Added Verghese “A simple though rarest of rare act of justice would have once again been turned into a political circus and law and order problem. This was best avoided and precautions were taken to contain ugly street reactions by sundry elements out to exploit the situation for nefarious ends.” And he asked: “Does anyone remember Abdual Ghani Lone’s body being ghoulishly snatched from the very arms of his grieving family by joyful separatists who assassinated him in the first place for preaching moderation and peace with India? Or Maulana Farooq, the late Mir Waiz whose son, Umar, shamefully even today dares not name the known assassins of his father for fear of dire consequences for betraying the ‘cause’.

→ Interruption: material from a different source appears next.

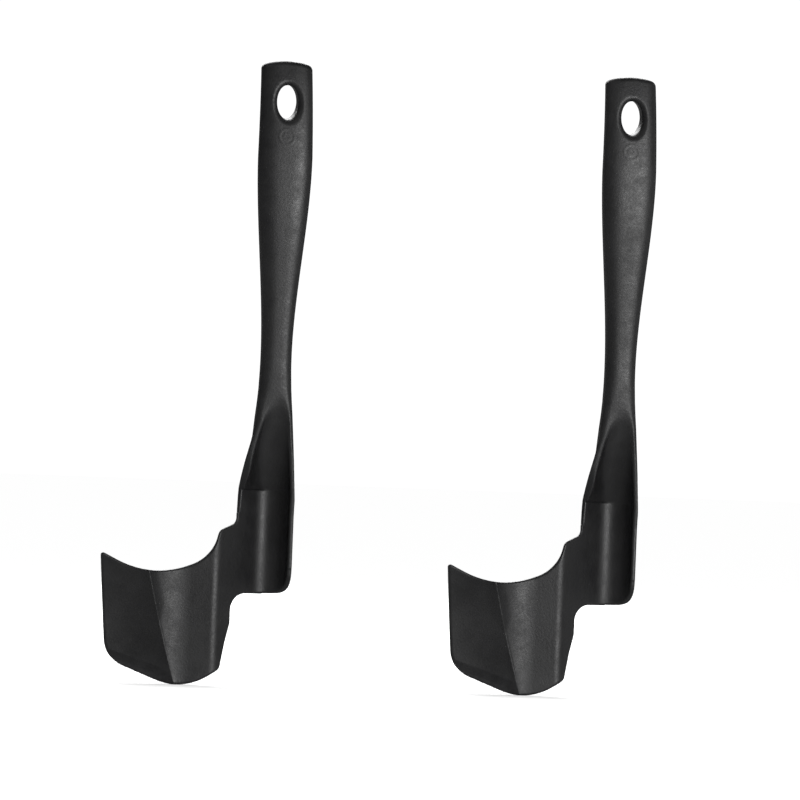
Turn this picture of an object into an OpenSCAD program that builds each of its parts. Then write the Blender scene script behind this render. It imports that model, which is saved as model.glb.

Verghese however also had a word of advice to the Government. As he put it, “Parliament should resolve that henceforth that all petitions be disposed of in three months or less. If not, the petition must automatically stand rejected and the condemned prisoner executed within a week without further appeals or interventions. Justice must prevail.” Incidentally, no one has brought forth the wholesale crimes committed by Kashmiri Muslims when they drove out over 300,000 Kashmir Pundits from their homes in January 1990, raping and murdering more than 1,100 pundit women. There has been no apology from Kashmir Muslims for that sickening behaviour of their co-religionists. Jihadists can kill a thousand Kashmir pundits and no tear is shed; but hang one man among jihadists involved in the attack on Parliament, and our sick pseudos call for justice. It makes one feel like throwing up.